“Did you tell other kids you hated Mr. Lanigan?” Greenspun asked.
“Yes,” the girl replied.
“You hated him before this happened?”
“Yes.”
Lanigan took the stand in his own defense: “I scooped [the accuser] up by her knees, put my hand on her back, just spun her around, ‘whooo’ and put her down.”
Greenspun asked, “Did you ever take [the accuser and her friend] to the large equipment room?”
“Absolutely not,” Lanigan said.
“I love kids,” Lanigan told the jury. “I’ve tried working in the real world. Teaching and coaching is my life.”
“Did you grope or molest this child?” Greenspun asked.
“No.”
The closing arguments had barely ended when jurors rendered their not-guilty verdicts.
“It was an easy decision, and we were all in agreement,” juror Asman al-Ghafari said. “I just hope Mr. Lanigan can get his life back.”
“There was no evidence,” said Jacklyn West, who wept in the jury box as the lawyers made their closing arguments, later explaining that the 12-year-old accuser “had no idea of the consequences” of her allegations. “This poor man. That’s why I cried.”
Virginia’s public soccer leagues immediately reinstated Lanigan as a coach. But the Fairfax school district was much slower. It waited three months, until just before the start of the school year, to decide that Lanigan could not return to Centre Ridge. He was transferred to South Lakes High School in Reston, and given a part-time job, teaching five out of every 10 days, though he was paid a full-time salary.
His wife couldn’t work because South Lakes was far enough away to deprive Lanigan of his role in watching and driving their children. She had to take up the slack.
Despite the acquittal, the district began an internal reprimand process. And in December, as Lanigan pushed to have his legal fees reimbursed, the district presented him with two pages of specially tailored “guidelines and expectations.”
“Do not touch FCPS students as a means of greeting, playing with, showing approval of, or otherwise interacting with them,” the guidelines state. “Avoid placing yourself in close physical proximity to any student, particularly in a manner that could be interpreted as sexual. . . . Do not be alone in your office or other rooms with a student unless the door is open and you and the student are visible from outside the room.”

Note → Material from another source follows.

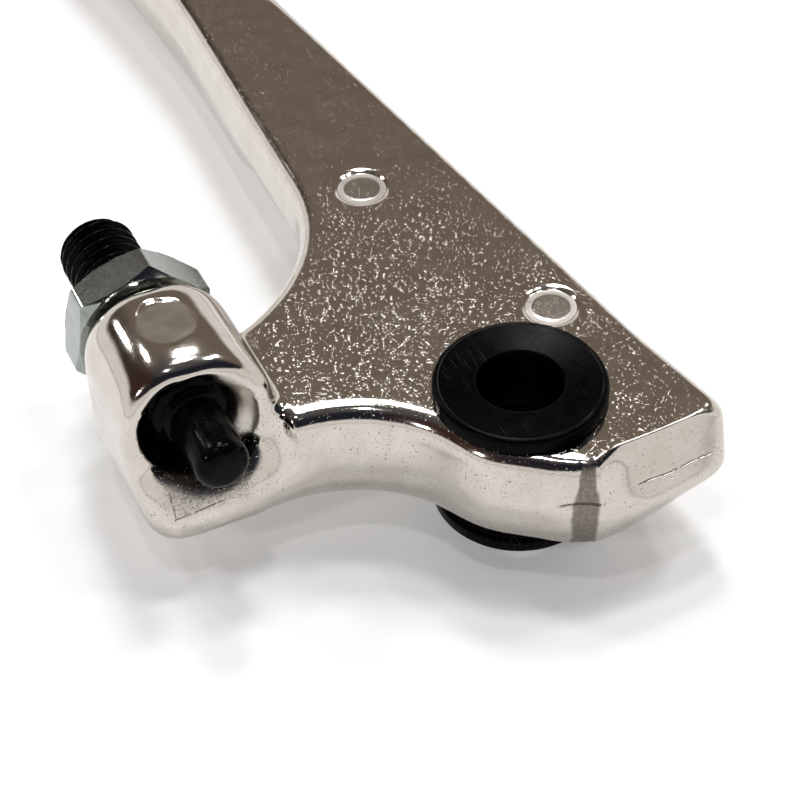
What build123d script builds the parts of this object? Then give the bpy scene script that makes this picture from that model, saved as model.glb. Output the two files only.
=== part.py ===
from build123d import *
import math
import os

# Left-hand clutch lever for an axial hydraulic master cylinder.
# Millimetres, +Z up along the pivot axis, origin in the middle of the pivot bore.
# +X points inboard, the way the adjuster's dog point pushes. The finger blade runs toward -X.
# +Y points forward, away from the rider.

# ---- pivot hub and lever plate -------------------------------------------------------
HUB_T = 8.8              # hub thickness between the two bush flanges
TOP_Z = HUB_T / 2
BOTTOM_Z = -4.75         # cast underside; the hub is spot-faced up to -HUB_T / 2
SPOTFACE_D = 14.0
PARTING_Z = 0.0          # height of the die's parting line
UPPER_DRAFT = 5.0        # degrees the walls lean in above the parting line
LOWER_DRAFT = 6.0        # degrees the walls lean in below it
HUB_R = 7.0              # hub radius round the pivot
THROAT_R = 9.5           # hollow front arc between hub and adjuster boss
REAR_ARC_R = 16.6        # hollow rear arc between boss and blade
REAR_ARC_X = -31.1
REAR_ARC_Y = -21.8
FRONT_Y = 11.6           # front wall's Y at X = 0
FRONT_SLOPE = 0.115      # front wall's rise toward the hub
END_X = 9.6              # inboard end wall at its lower corner
END_LOW_Y = 1.0
END_LEAN = 0.03          # end wall's lean, X lost per millimetre of Y
END_CORNER_R = 3.4
WITNESS_CORNER_R = 2.0   # vertical corner where end wall and hub meet
FOOT_CORNER_R = 2.6
REAR_CORNER_R = 1.95
REAR_WALL_TURN = 3.0     # degrees the blade's rear wall leans to the front
TOP_EDGE_R = 1.5
BOTTOM_EDGE_R = 1.4

# ---- underside hollow and ejector marks ----------------------------------------------
RELIEF_REACH = 3.6       # how far the hollow reaches in from the rear wall, at the bottom
RELIEF_TOP_Z = -0.6
RELIEF_SLOPE = 40.0
RELIEF_START_TURN = 34.0
RELIEF_END_X = -43.0
RELIEF_END_R = 3.0
EJECTOR_MARKS = ((-26.2, -0.1), (-7.1, 6.4))
MARK_D = 4.2
MARK_RING = 0.4
MARK_DEPTH = 0.16

# ---- adjuster boss -------------------------------------------------------------------
SCREW_Y = -21.5          # adjuster axis
SCREW_Z = 4.5
BOSS_LEFT_Y = -26.9
BOSS_RIGHT_Y = -15.8
BOSS_TOP_Z = 9.9
BOSS_REAR_X = -17.6      # face the lock nut bears on
FOOT_X = -3.9            # the foot's front wall, where the leaning boss front starts
FRONT_LOW_Z = -2.4       # height where the boss front starts to lean back
FRONT_LOW_LEAN = 28.0    # degrees it leans back below the mouth
FRONT_LEAN = 8.5         # degrees it leans back beside and above the mouth
FRONT_X = -6.65          # boss front at the screw's height
FRONT_YAW = 6.0          # degrees the front is turned toward the lever's left side
CROWN_R = 4.8            # rounding of the boss's upper corners
FRONT_LIP_R = 0.8
REAR_LIP_R = 2.4
MOUTH_D = 8.3
MOUTH_FACING_D = 9.2     # shallow facing cut round the mouth, which only meets the lower front
MOUTH_FACING_X = -5.9
MOUTH_FLOOR_X = -10.8    # bottom of the hollow mouth
MOUTH_FLOOR_R = 0.8
CROWN_MARK_X = -12.4
CROWN_MARK_Y = -21.3
CROWN_MARK_D = 4.6
TAPPED_D = 6.1           # tapped hole at the screw's major diameter, with running clearance

# ---- blade, hidden beyond the root, to usual lever proportions -----------------------
PLATE_END_X = -56.0
END_SPARE = 4.0          # plate is drawn this much longer, then cut square at PLATE_END_X
BALL_X = -160.0
BALL_Y = -7.9
BALL_D = 15.5
NECK_R = 3.0             # rounding where the blade runs into the ball
TOP_LEAN = (TOP_Z - PARTING_Z) * math.tan(math.radians(UPPER_DRAFT))
BOTTOM_LEAN = (PARTING_Z - BOTTOM_Z) * math.tan(math.radians(LOWER_DRAFT))
# x, middle y, width, top z, bottom z, corner radius
BLADE_STATIONS = [
    (-57.5, 0.60, 8.80, 4.40, -4.75, 1.4),
    (-68.0, 0.2, 8.6, 4.40, -4.70, 1.8),
    (-85.0, -0.8, 9.6, 4.40, -4.60, 2.6),
    (-108.0, -3.0, 11.2, 4.40, -4.50, 3.0),
    (-132.0, -5.6, 11.4, 4.30, -4.40, 3.0),
    (-150.0, -7.2, 10.2, 4.10, -4.30, 2.9),
    (-158.0, -7.8, 9.0, 3.80, -4.10, 2.8),
]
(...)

Bill Cummings, a longtime friend and supporter of Lanigan, said: “They are so fixated on him being guilty that they’re pushing to put the set of expectations in his file, so he could inadvertently trip on one of them and cause them to dismiss him. They can’t see that everyone knows him as an honest and decent man.”
In March, the school district offered to pay $60,000 of Lanigan’s fees, less than half, if he would waive any future legal claims. And last month, he was “de-staffed” from South Lakes, meaning that he must apply for a job at other schools in the district.
“I just hope that one day I can put this whole mess behind me,” Lanigan said, “and outlive the dark cloud over my name and reputation from this false allegation.”